We stayed up to midnight to watch the ball drop in New York — the same filthy city where Sesame Street happens. I made my own version of the Times Square ball out of two paper plates taped together. After midnight, the baby sitter took us outside because some people were setting off fireworks and I got my finger caught in between the door frame and the screen door and it tore off the fingernail on my middle left finger. I did some screaming but to be honest it’s not that bad. The fingernail is starting to grow in already though I can tell it looks weird.
February — My mom took me to the Red Goose to get some more shoes for the T Castle. Ugh. I hate that place and I hate the hard shoes I have to wear whenever we go there. I think the t castle is designed to torture children. One good thing, though, I got a golden egg bank when we went to Red Goose, so at least there’s that. My mom is getting a mink coat for her birthday. I’m so excited!!! Maybe I can ask for a mink coat when my birthday comes around?
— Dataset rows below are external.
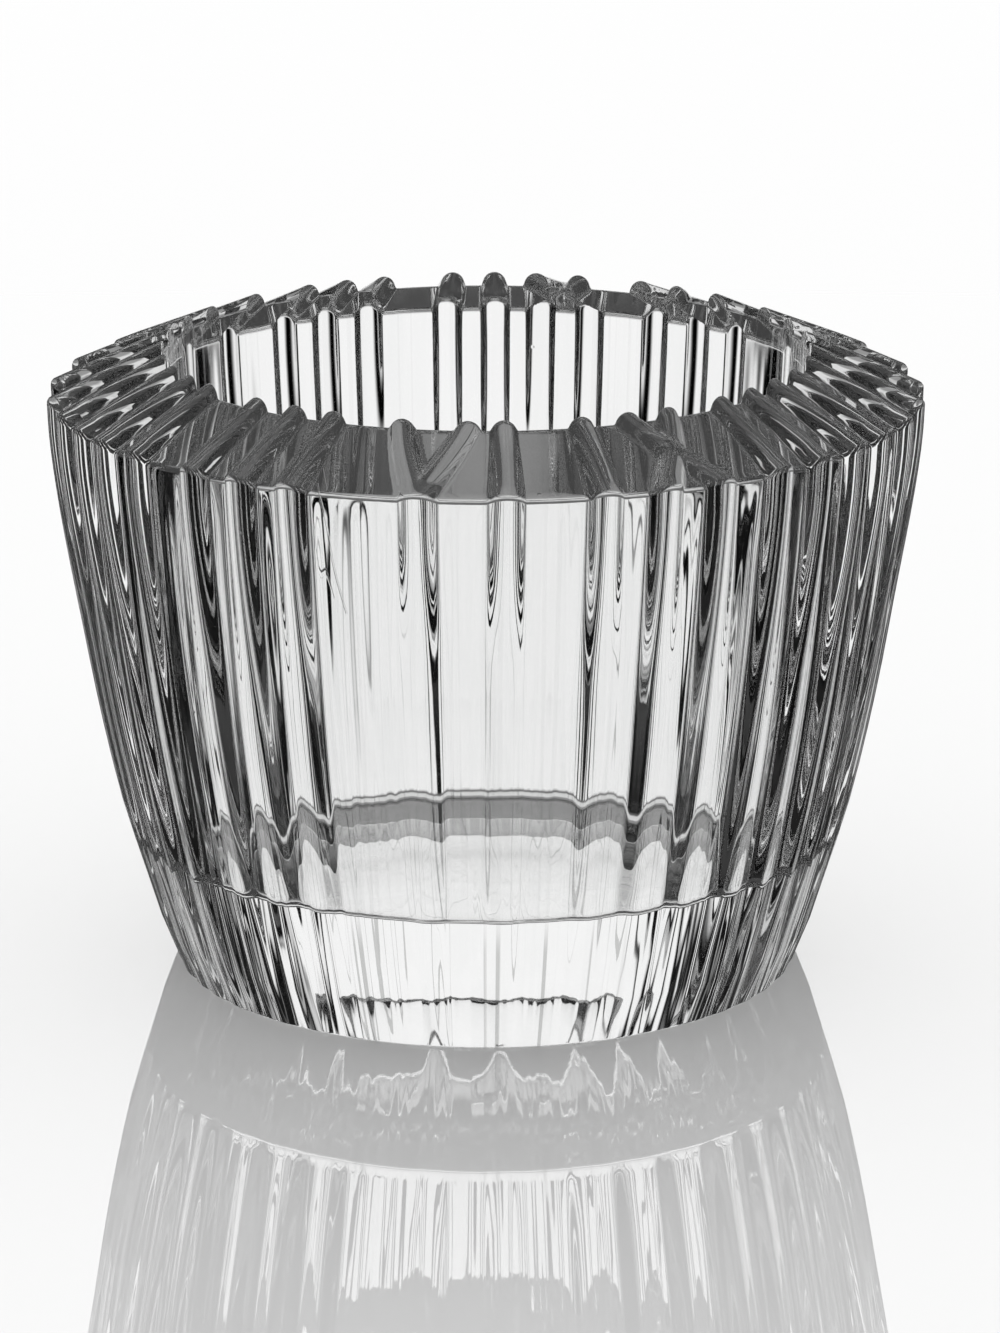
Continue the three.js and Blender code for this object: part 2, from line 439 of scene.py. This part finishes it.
def outward(points, parts):
    """For each point of the outline, the way out of the glass. The shoulder's points share one way, so that
    a rib turns over it with the same small rounding as the cup between the ribs."""
    run = np.gradient(points, axis=0)
    run /= np.linalg.norm(run, axis=1)[:, None]
    ways = np.stack([run[:, 1], -run[:, 0]], axis=1)
    shoulder = parts == "shoulder"
    first = np.argmax(shoulder)
    mitre = ways[first - 1] + ways[first + shoulder.sum()]
    mitre /= np.linalg.norm(mitre)
    ways[shoulder] = mitre / (mitre @ ways[first - 1])
    return ways


def rib_sizes(height, across, share, fade):
    """A bead's width and relief at a height on the wall, or at a share of the way across the bevel."""
    rise = np.clip(height / SHOULDER_HEIGHT, 0, 1)
    width = RIB_FOOT_WIDTH + (RIB_SHOULDER_WIDTH - RIB_FOOT_WIDTH) * rise
    width = width + (RIB_MOUTH_WIDTH - RIB_SHOULDER_WIDTH) * across
    crown = smoothstep(SHOULDER_HEIGHT - fade, SHOULDER_HEIGHT, height)
    low = RIB_FOOT_RELIEF + RIB_LOW_GAIN * (share - SLIMMEST_RIB)
    relief = low + (RIB_SHOULDER_RELIEF - low) * crown
    relief = relief + (RIB_MOUTH_RELIEF - RIB_SHOULDER_RELIEF) * across
    return width, relief * share


def turn_warp(turn, across):
    """Turns the cup's columns so that they run along the ribs."""
    knots = []
    for wall, mouth in sorted((rib[:2] for rib in RIBS), key=sum):
        middle = (wall + mouth) / 2
        if knots and middle - knots[-1][0] < KNOT_SPACING:
            last = knots[-1]
            knots[-1] = ((last[0] + middle) / 2, (last[1] + wall) / 2, (last[2] + mouth) / 2)
        else:
            knots.append((middle, wall, mouth))
    middles, walls, mouths = np.array(knots).T
    all_round = np.concatenate([middles - 360, middles, middles + 360])
    wall_shift = np.interp(turn, all_round, np.tile(walls - middles, 3))
    mouth_shift = np.interp(turn, all_round, np.tile(mouths - middles, 3))
    return turn + COLUMN_FOLLOW * (wall_shift + (mouth_shift - wall_shift) * across)


def rib_relief(turn, across, radius, height):
    """How far the ribs stand out of the bare cup at each point."""
    raised = np.zeros_like(turn)
    below = np.clip(1 - (SHOULDER_HEIGHT - height) / CROWN_BELOW, 0, 1)
    inward = np.clip(1 - (SHOULDER_RADIUS - radius) / CROWN_INWARD, 0, 1)
    crown = np.where(across > 0, inward, below) ** 2
    for wall, mouth, share, fade in RIBS:
        centre = wall + (mouth - wall) * across
        offset = np.abs(np.radians((turn - centre + 180) % 360 - 180) * radius)
        near = offset < RIB_SHOULDER_WIDTH
        width, relief = rib_sizes(height[near], across[near], share, fade)
        edge = width / 2
        round_of = np.maximum((edge * edge + relief * relief) / (2 * relief), edge * SMALLEST_ARC)
        inside = np.minimum(offset[near], edge)
        bead = np.sqrt(round_of ** 2 - inside ** 2) - round_of + relief
        worn = CROWN_CUT * (share - UNWORN_RIB) * crown[near] * np.clip(bead / relief, 0, 1)
        bead = np.maximum(bead - worn, 0)
        skirt = (offset[near] - inside) * edge / np.sqrt(round_of ** 2 - edge ** 2)
        raised[near] = smooth_max(bead - skirt, raised[near], RIB_BLEND)
    return raised


def mould_ripple(turn, height):
    """The faint upright waves that the mould leaves on the wall."""
    rise = height / SHOULDER_HEIGHT
    waves = sum(
        size * np.sin(np.radians(turn * count) + lean * rise + start)
        for size, count, lean, start in RIPPLES
    )
    grain = np.random.default_rng(GRAIN_SEED).normal(size=GRAIN_COUNT)
    grain[-1] = grain[0]
    places = np.linspace(-180, 180, GRAIN_COUNT)
    depth = GRAIN_HEIGHT * (1 + GRAIN_AT_FOOT * smoothstep(*GRAIN_EASE, height))
    waves += depth * np.interp((turn + GRAIN_LEAN * rise + 180) % 360 - 180, places, grain)
    return waves * smoothstep(0, RIPPLE_FADE, rise) * smoothstep(1, 1 - RIPPLE_FADE, rise)


def wall_grooves(turn, height):
    """The shallow grooves beside some ribs, where the wall bulges a little between them."""
    sunk = np.zeros_like(turn)
    for place, depth, spread in GROOVES:
        offset = np.radians((turn - place + 180) % 360 - 180) * SHOULDER_RADIUS
        sunk += depth * np.exp(-np.sqrt(offset ** 2 + GROOVE_ROUNDING) / spread)
    rise = height / SHOULDER_HEIGHT
    sunk *= smoothstep(0, GROOVE_FADE_AT_FOOT, rise)
    return sunk * smoothstep(1, 1 - GROOVE_FADE_AT_SHOULDER, rise)


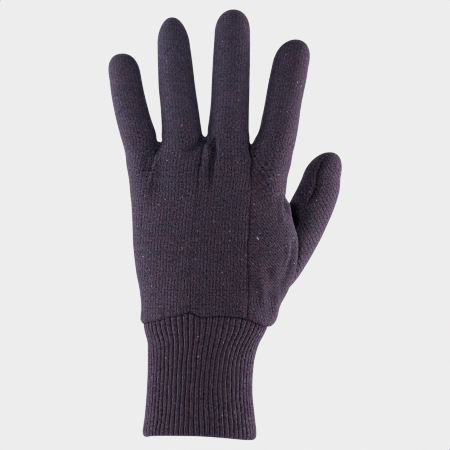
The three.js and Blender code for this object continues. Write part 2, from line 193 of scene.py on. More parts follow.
class Loft:
    """A tapering tube with level sections and, if a tip is given, a round end."""

    def __init__(self, rows, tip=None):
        r = np.array(rows, float)
        z = np.minimum(ZT, r[-1, 0])
        left, right, back, palm, n = (smooth_curve(r[:, 0], r[:, k], z) for k in range(1, 6))
        self.cx, self.cy = (left + right) / 2, (back + palm) / 2
        self.a, self.b, self.n = (right - left) / 2, (palm - back) / 2, n
        self.zc = r[-1, 0]
        self.h, self.m = 1e9, 2.0
        if tip:
            zt, xt, yt, self.m = tip
            self.h = zt - self.zc
            i = int(np.searchsorted(ZT, self.zc))
            dz = np.maximum(ZT - self.zc, 0)
            for name, end in (("cx", xt), ("cy", yt)):
                c = getattr(self, name)
                slope = (c[i - 10] - c[i - 30]) / 2.0
                bend = (end - c[i] - slope * self.h) / self.h ** 2
                setattr(self, name, np.where(ZT > self.zc, c[i] + slope * dz + bend * dz * dz, c))
        self.dcx, self.dcy = np.gradient(self.cx, 0.1), np.gradient(self.cy, 0.1)
        self.da, self.db = np.gradient(self.a, 0.1), np.gradient(self.b, 0.1)

    def at(self, name, z):
        z = np.asarray(z)
        return np.interp(z.ravel(), ZT, getattr(self, name)).reshape(z.shape).astype(z.dtype)

    def __call__(self, x, y, z):
        cx, cy, a, b, n = (self.at(k, z) for k in ("cx", "cy", "a", "b", "n"))
        X, Y = (x - cx) / a, (y - cy) / b
        aX, aY = np.abs(X) + 1e-5, np.abs(Y) + 1e-5
        W = np.maximum((z - self.zc) / self.h, 0)
        Xm, Ym = aX ** (n - 1), aY ** (n - 1)
        Q = Xm * aX + Ym * aY + W ** self.m
        gx, gy = n * np.sign(X) * Xm / a, n * np.sign(Y) * Ym / b
        gz = (-gx * self.at("dcx", z) - gy * self.at("dcy", z)
              - n * Xm * aX * self.at("da", z) / a - n * Ym * aY * self.at("db", z) / b
              + self.m * W ** (self.m - 1) / self.h)
        g = np.sqrt(gx * gx + gy * gy + gz * gz) * Q ** (1 / n - 1) / n
        return (Q ** (1 / n) - 1) / np.maximum(g, 0.02)

    def turn(self, x, y, z):
        """The angle round the section, 0 at the thumb side, -90 degrees at the back."""
        cx, cy, a, b, n = (self.at(k, z) for k in ("cx", "cy", "a", "b", "n"))
        X, Y = (x - cx) / a, (y - cy) / b
        return np.arctan2(np.sign(Y) * np.abs(Y) ** (n / 2), np.sign(X) * np.abs(X) ** (n / 2))

    def arc(self, z, t):
        """Length round the section from the middle of the back to the angle t."""
        if not hasattr(self, "_arc"):
            self._zs = np.arange(60.0, 262.0, 2.0)
            self._ts = np.linspace(-math.pi, math.pi, 241)
            rows = []
            for zz in self._zs:
                a, b, n = (float(np.interp(zz, ZT, getattr(self, k))) for k in ("a", "b", "n"))
                c, s = np.cos(self._ts), np.sin(self._ts)
                px = a * np.sign(c) * np.abs(c) ** (2 / n)
                py = b * np.sign(s) * np.abs(s) ** (2 / n)
                d = np.concatenate([[0], np.cumsum(np.hypot(np.diff(px), np.diff(py)))])
                rows.append(d - np.interp(-math.pi / 2, self._ts, d))
            self._arc = np.array(rows)
        i = np.clip((z - self._zs[0]) / 2.0, 0, len(self._zs) - 1.001)
        j = np.clip((t + math.pi) / (2 * math.pi) * 240, 0, 239.999)
        i0, j0 = i.astype(int), j.astype(int)
        fi, fj = i - i0, j - j0
        A = self._arc
        return ((A[i0, j0] * (1 - fj) + A[i0, j0 + 1] * fj) * (1 - fi)
                + (A[i0 + 1, j0] * (1 - fj) + A[i0 + 1, j0 + 1] * fj) * fi)


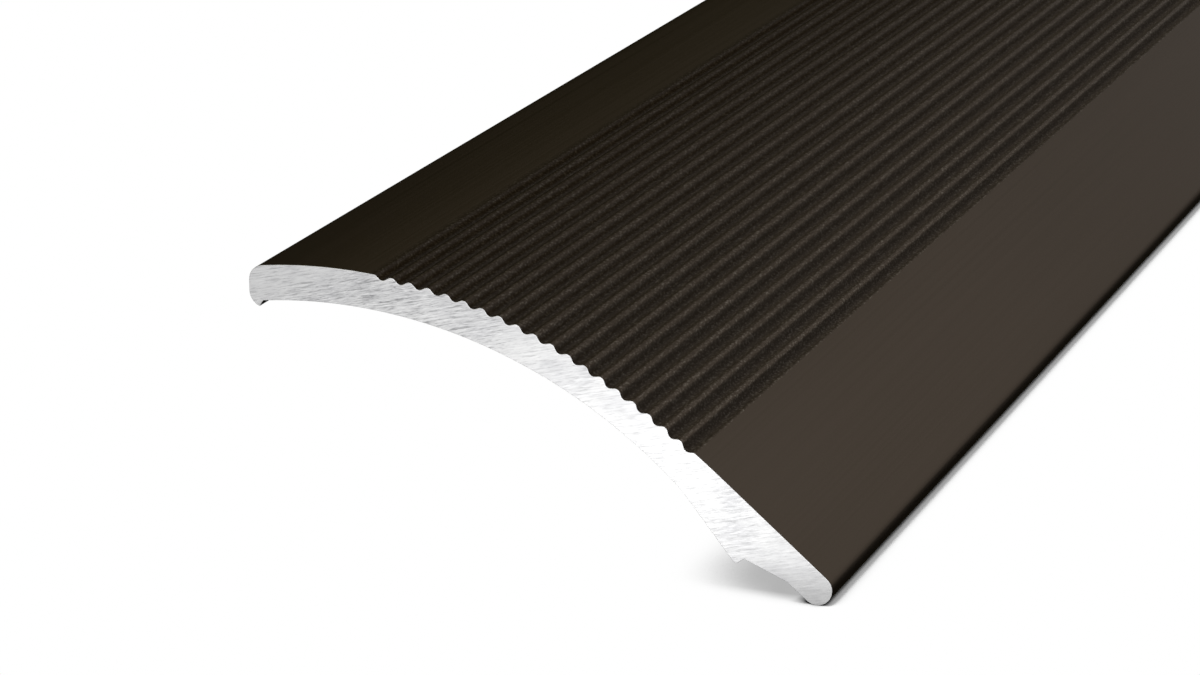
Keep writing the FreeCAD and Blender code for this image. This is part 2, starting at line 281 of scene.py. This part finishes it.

March — Did you know that if you put Silly Putty on the comics page of the newspaper it will copy the image onto the putty? This seems like pretty important information to keep hidden from me all this time. I’m almost three and somehow no one thought to show me this before now. I have a baseball glove, and a bat and a football and all these dumb Sooners pennants hanging in my room but the really important things in this life are being hidden from me. What else are they not telling me? I need to start doing more exploring at night — which I can do now because they no longer put me in the baby cage at night. I’m in a gigantic bed by myself in my room.
April — One more month and it will be my birthday again. I asked for a mink coat and my dad looked at me like he wanted to throw up. He got mad at my mom for some reason and said that she shouldn’t have given me my vacuum cleaner for Christmas. I have no idea what one has to do with the other. SO all that to say, I’m probably not going to get a mink coat of my own. That’s fine. We have a lot of towels that I can use to play “mink coat” whenever I want. I heard the two of them loudly talking the other night. Mostly my dad. He’s so angry all the time. What’s his deal?